When you crack open a new book, the place to begin your adventure is obvious. But what about when you visit a new city? In Halifax, there are a few must-do experiences that belong on the first page of your adventure. These are classics for a reason, among both locals and visitors, because they collectively define the culture of our city. They're a captivating place to begin.

Not your first time? Check out the Second Timer's Guide to Halifax to get to know the region even better.

Walk the Halifax waterfront

As a historic port city, Halifax has always been tightly connected to its waterfront. But where it was once industrial and gritty, it’s now vibrant, bustling, and inviting. An urban wanderers’ dream, the boardwalk is a four-kilometre (2.5 miles) long harbourside adventure of shopping, beer gardens, museums, restaurants, tours, playgrounds, and public art. Don’t rush this iconic experience; plan to stop often for views, treats, and entertainment.

Lounge on the steps at Queen’s Marque

Sometimes, the simplest pleasures are the most appreciated. Queen’s Marque is the newest shopping and dining destination on the Halifax waterfront, and its massive granite steps—descending directly into the Halifax Harbour—have become a favourite stopping place for locals. Grab a coffee, ice cream or other treat, kick off your shoes, and get a feel for the North Atlantic while enjoying the sunshine.

Venture up Citadel Hill for the noon gun

Downtown Halifax is essentially built into the side of a steep hill, and overlooking it all is the Halifax Citadel National Historic Site. This star-shaped fortress overlooks the city and once protected a young Halifax from attack by land and sea. At 12pm listen for the daily cannon fire, known locally as the “noon gun”. This ritual has signalled the noon hour every day* since 1857.

*Except for Christmas Day.

Walk Spring Garden Road up to the Halifax Public Gardens

The Halifax Public Gardens is a beautiful and peaceful 16-acre Victorian-era public gardens formally established in 1867. It features carefully manicured lawns, colourful floral displays, and mature trees, along with a historic bandstand, duck pond, fountains, and a system of winding paths through it all.

To get there from Barrington Street, walk up Spring Garden Road, a pedestrian-friendly shopping district. Along the way grab a coffee or gelato at Pane e Circo, or stop for a pint at Stillwell Beergarden during the summer months.

Explore the Halifax Central Library

Modern libraries are about so much more than books—they’re community living rooms, where residents and visitors can gather for many reasons. The Halifax Central Library is an architecturally stunning (and award-winning) building on Spring Garden Road with a local café (complete with rooftop patio and harbour views), community rooms, art displays, a large auditorium, and yes, plenty of books. Climb the Escheresque staircase to the fifth floor, cantilevered dramatically out over the front plaza.

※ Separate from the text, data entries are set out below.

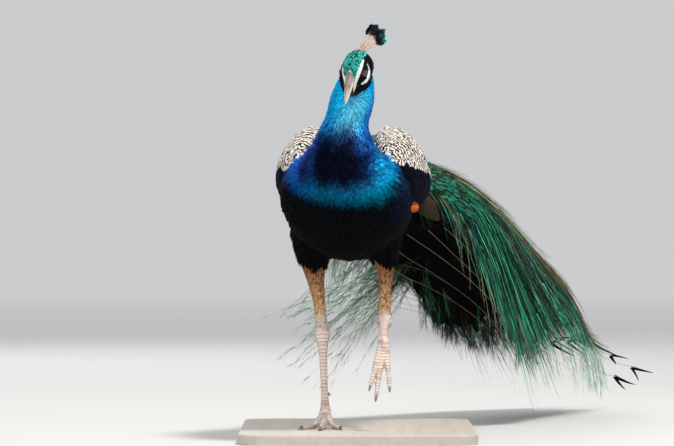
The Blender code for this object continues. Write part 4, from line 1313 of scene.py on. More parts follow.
def build_hem_wisps(name, side):
    """Thin plume ends that hang past the dense part of the train, each with short side barbs."""
    rng = np.random.default_rng(640 + side)
    right = side < 0
    n, k, m = (330, 10, 22) if right else (76, 10, 16)
    t = np.linspace(0, 1, k)
    if right:
        u0 = np.where(rng.random(n) < 0.58, rng.uniform(0.16, 0.44, n), rng.uniform(0.40, 0.76, n))
    else:
        u0 = rng.uniform(0.15, 0.80, n)
    v0 = side * (mass_limit(u0, np.full(n, side)) - rng.uniform(0.02, 0.16 + 0.14 * right * (u0 > 0.44), n))
    half = train_half(u0, v0)
    room = (1.06 + 0.10 * smooth(0.34 - u0, 0, 0.08) - np.abs(v0)) * half
    length = np.clip(room * rng.uniform(0.55, 1.15, n), 0.030, 0.16)
    # three kinds: on the far side near the body they hang back, inside the near hem they hang short
    back_way = right & (u0 < 0.46)
    inside = (u0 < 0.36) & (side > 0)
    length = np.where(back_way, rng.uniform(0.07, 0.29, n), length)
    length = np.where(inside, rng.uniform(0.05, 0.15, n), length)
    length = np.where(right & ~back_way, 0.7 * length, length)
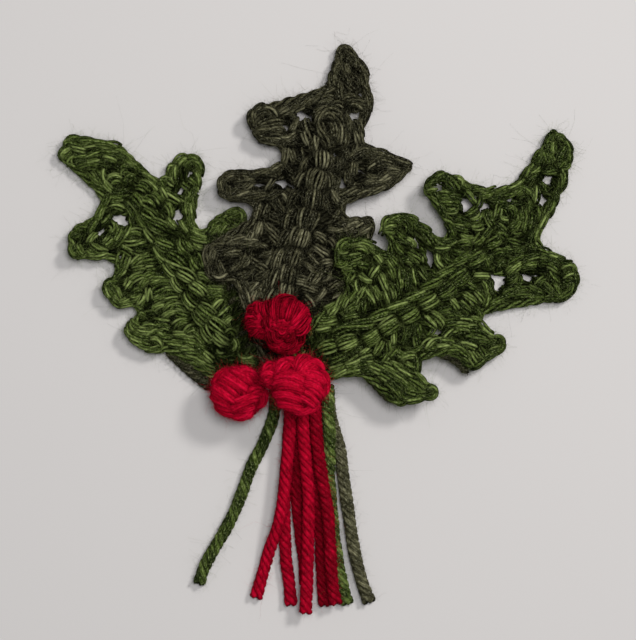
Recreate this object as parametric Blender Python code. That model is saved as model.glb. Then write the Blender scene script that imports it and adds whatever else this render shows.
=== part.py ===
"""A crocheted holly sprig: three lobed leaves, three bobble berries and nine loose yarn tails.

It lies flat. +Z is up, +Y runs from the berries to the middle leaf's tip, and the origin is on the
surface under the middle of the leaves and berries. Sizes are in millimetres until a mesh is made.
"""

import math

import bmesh
import bpy
from mathutils import Vector, geometry, kdtree

MM = 0.001

YARN = 3.0  # worsted yarn, as thick as each tail
LEAF_THICK = 3.0  # one layer of crochet
LAYER_GAP = 0.4  # air between one leaf and the next
RIB_RISE = 0.9  # how far the chain along a leaf's middle stands proud
RIB_HALF = 2.6
EDGE_ROUND = 1.5  # the rounding of a leaf's edge
OUTLINE_STEP = 1.5
FILL_STEP = 2.7
ARC_STEP = math.radians(20)

MIDDLE_LIFT = LEAF_THICK + LAYER_GAP  # the middle leaf's base lies on the left leaf
RIGHT_LIFT = 2 * MIDDLE_LIFT  # and the right leaf's base lies on the middle leaf
BERRY_LIFT = 3 * MIDDLE_LIFT
CURL = 2.4  # how far an outer lobe curls up off the surface

# A leaf's outline is a band round these rounds, anticlockwise: x, y, radius. A lobe's round has a
# positive radius, and a notch between lobes a negative one.
LEFT_ROUNDS = [
    (-14, -33.5, 3), (-12, -17, 3.5), (-16.5, -7.5, 2.5), (-20, -4, -1.5),
    (-20.5, 3, 3), (-25, 2.5, 2), (-29, 2.5, -1.75),
    (-32, 16, 3.5), (-36.5, 15, 2), (-40, 14, -1.25),
    (-52, 19, 3.5), (-61.5, 22, 2.25), (-63, 19, 2.25), (-58.5, 7, -3.5),
    (-60.5, -1.5, 2.5), (-60, -5, 2.5), (-53, -9.5, -2),
    (-52, -14, 2.25), (-49.5, -17, 2.5), (-46.5, -20, -1),
    (-46, -25, 2.5), (-41.5, -28.5, 2.5), (-37.5, -32, -1.25), (-26, -35, 2.5),
]
LEFT_RIB = [(-46.5, 14), (-41.5, 7), (-37.5, 0), (-34.5, -7), (-31.5, -13.5), (-28.5, -20), (-25, -27)]

MIDDLE_ROUNDS = [
    (-5.5, -33.5, 3.5), (6.5, -13, 3), (12, 1, 2.5), (8, 5, -1.5),
    (15, 15, 5.5), (22.5, 16, 1.25), (14, 24, -2.75),
    (10.5, 31.5, 3.25), (9.5, 39, 3.25), (6.5, 45, 2), (-1.5, 40, -4.25),
    (-14.5, 28, 3.5), (-13, 24, 3), (-11.5, 18.5, -2.25),
    (-21.5, 11, 4), (-18.5, 5, -2),
    (-25, -6, 4), (-25, -9, 3.5), (-22, -15.5, -2), (-11.5, -33.5, 3),
]
MIDDLE_RIB = [(4.5, 28), (1.5, 23), (-0.5, 18), (-2, 8), (-4, 0), (-6, -7), (-7.5, -13)]

RIGHT_ROUNDS = [
    (-4, -34.5, 3), (2.5, -34.5, 3), (9, -41, -4.5),
    (20, -41, 3), (28, -40, 2), (27, -34.5, -2.25), (32, -34.5, -3.25),
    (38, -32, 2.75), (45, -28, 2.25), (43, -23, -2.25),
    (59.5, -12, 5.75), (58.5, -2, -2.75),
    (59.5, 12.5, 2.75), (61, 20, 3), (59, 24, 1.75), (43.5, 20.5, -9.5),
    (30.5, 11.5, 3.5), (28.5, 10.5, 3), (30.5, 0, -1.5),
    (21.5, 1, 3.5), (18, 1, 3), (16, -4, -1.25),
    (10, -5, 3.25), (7, -5, 3), (4, -14, -2.5), (-4, -27, 3),
]
RIGHT_RIB = [(46, 5), (43, 0), (37.5, -8), (31, -13.5), (25, -18), (17, -22), (10, -24), (4, -26.5)]

# Each berry is a ball of yarn with soft lumps: x, y, z, half width, half depth, half height.
BERRY_HALF_HEIGHT = 5.2
TOP_BERRY = [
    (-8.1, -22.2, BERRY_LIFT + BERRY_HALF_HEIGHT, 6.9, 6.4, BERRY_HALF_HEIGHT),
    (-13.9, -22.2, BERRY_LIFT + 4.3, 4.2, 4.2, 3.8),
    (-7.6, -27.0, BERRY_LIFT + 3.9, 3.9, 3.0, 3.4),
]
LEFT_BERRY = [
    (-19.9, -40.2, MIDDLE_LIFT + 0.2 + BERRY_HALF_HEIGHT, 7.1, 6.6, BERRY_HALF_HEIGHT),
]
RIGHT_BERRY = [
    (-4.8, -38.0, BERRY_LIFT + BERRY_HALF_HEIGHT, 7.1, 7.2, BERRY_HALF_HEIGHT),
    (-11.2, -35.8, BERRY_LIFT + 4.6, 3.2, 2.9, 2.9),
]
BERRY_SIDES = 28
BERRY_RINGS = 14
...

Ride the ferry and explore downtown Dartmouth

On the Halifax waterfront, there are several harbour tours available, but the easiest way onto the water is the Alderney Ferry, which runs between the Halifax waterfront and downtown Dartmouth. Operated by Halifax Transit, the ferry service is the oldest saltwater ferry in North America. All you’ll need is $2.75 for the fare, and ask for a transfer for your return trip*. Once you’ve crossed the harbour, explore the shops, cafés, and public art around downtown Dartmouth.

*Kids 12 and under ride free on all Halifax Transit routes.
**Transfers are valid for up to 90 minutes.

Relax on an Argyle Street patio

There are wonderful places to eat all over Halifax, but if one street is the entertainment epicentre it has to be Argyle. A three-block-long, pedestrian-first experience (closed to car traffic during summers), Argyle is home to live theatre, bistros, pubs, restaurants, bars, and more, with huge patios that spill out into the street during the summer months. It’s a great place to stop and sample a pint or two of Halifax’s local craft beer.

Try a donair

The humble and affordable donair is the official food of Halifax. Popular among locals as a late-night snack, this messy meal with Greek origins consists of a pita filled with spit-roasted shaved beef, tomatoes, onions, and—importantly—a sweet and garlicky donair sauce. You can pick up a donair at plenty of places across the city, including Tony’s Famous Donairs & Pizza on Robie Street, Randy’s Pizza & Donair on Agricola Street, and King of Donair on Quinpool Road.

Visit Peggy’s Cove

Peggy’s Cove is a classic for a reason. Ask any local what to do on your first visit to Halifax and expect to hear a recommendation for Peggy’s Cove.